My dog is a little bugger on the lead, small and full of himself… yes he has been trained and is ok off lead but on the lead hes a marlin on a line lol so wen I see another dog coming towards us I stand well to the side with him well under control so the other dog can go past unmolested .. I also apologise for his daft behaviour as he is a teen and all parties pass along happily .. so I’m looking forward to the next instalment of Tarzan dogs…
My dog is so like this! Can be the most chilled out dog but some times he just goes other dogs! He will run up to them and go nuts he hasn’t actually bitten another dog! But I don’t want to take the chance!!! Is this normal what should we do?
I LOVE this blog! Thank you! I work primarily with shelter dogs, who sometimes need to be taken to an outside veterinarian. I have had people corner me, insisting that their dog is friendly. I may have NO idea how this dog is going to react! I even yelled at a lady, and she laughed me off and kept coming on until the dog and I were backed up into the counter with nowhere to go.

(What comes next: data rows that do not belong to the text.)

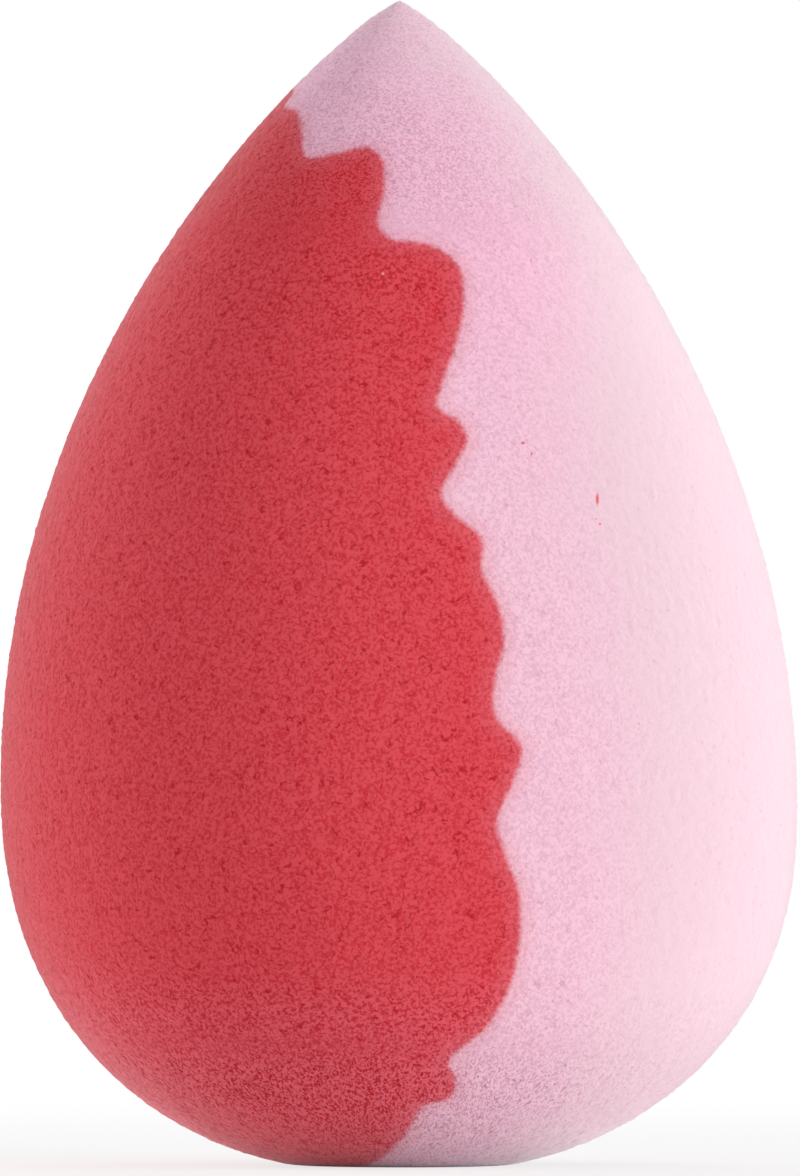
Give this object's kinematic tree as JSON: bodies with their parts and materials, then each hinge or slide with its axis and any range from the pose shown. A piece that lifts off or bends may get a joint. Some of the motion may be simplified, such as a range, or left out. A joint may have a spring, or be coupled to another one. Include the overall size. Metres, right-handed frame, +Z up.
{
  "type": "makeup sponge",
  "caption": "Teardrop sponge of soft fine-pored foam for blending makeup, red on one side, pale pink on the other and at the pointed tip, with a wavy border between and a small flat foot.",
  "frame": {"origin": "centre of the flat foot, on the surface that the sponge stands on", "axes": "+Z up through the tip, -Y out of the front that the picture shows, -X on the red foam's side"},
  "size_m": [0.041, 0.041, 0.06],
  "materials": {
    "red_foam": "matt fine-pored foam",
    "pink_foam": "matt fine-pored foam"
  },
  "bodies": {
    "root": {"red_foam": "red_foam", "pink_foam": "pink_foam"}
  },
  "joints": []
}
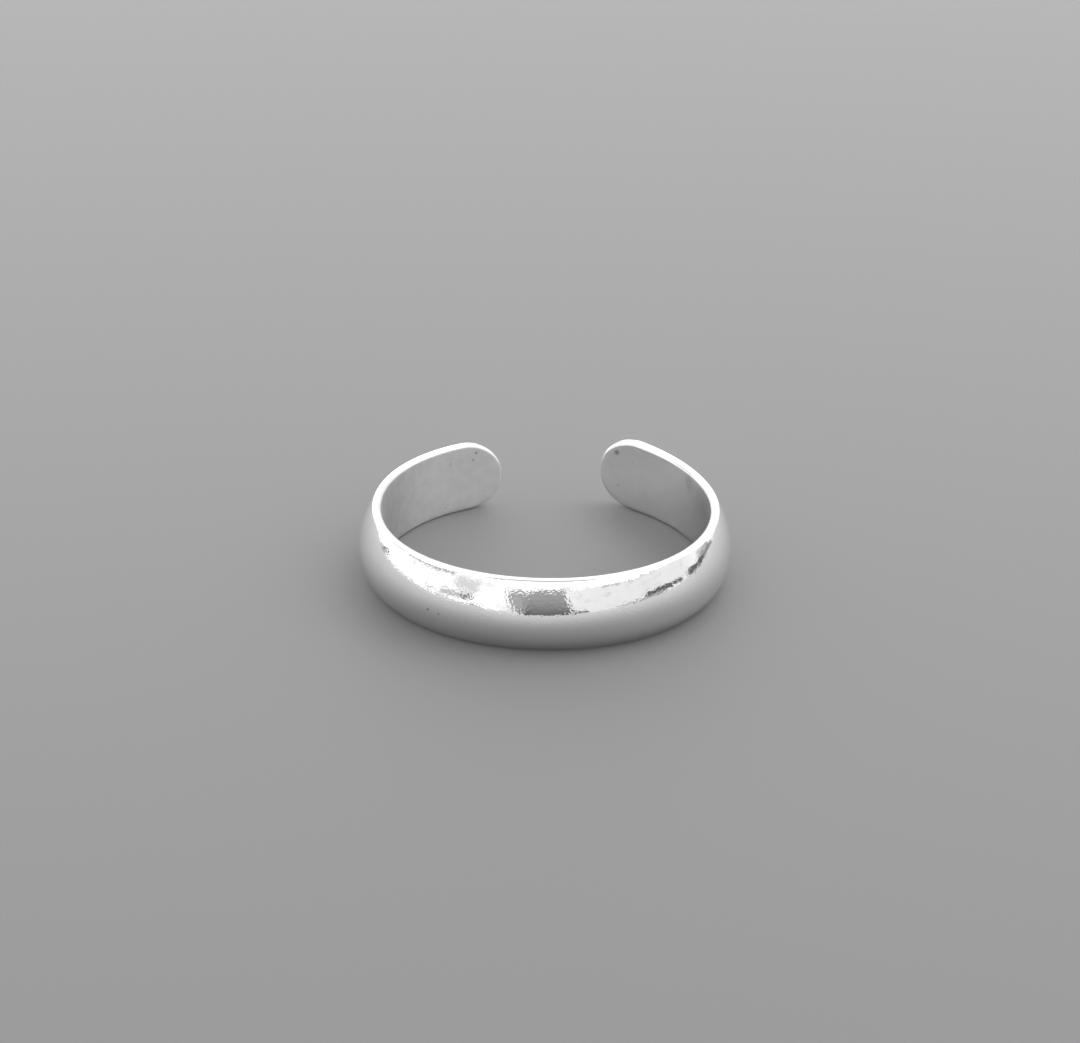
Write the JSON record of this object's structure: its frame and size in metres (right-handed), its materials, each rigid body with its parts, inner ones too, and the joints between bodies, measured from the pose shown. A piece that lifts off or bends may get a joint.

My girl Ada does like to greet every dog she sees. But she has this uncanny way of matching every dogs energy. If the dog is wary, she’ll test the waters with a gentle sniff and respect the boundaries and back off if the dog doesn’t like it. If my dog wasn’t like this and kept being pushy despite your dog setting boundaries, I’d pull my pup away and apologize to you. That’s just courtesy.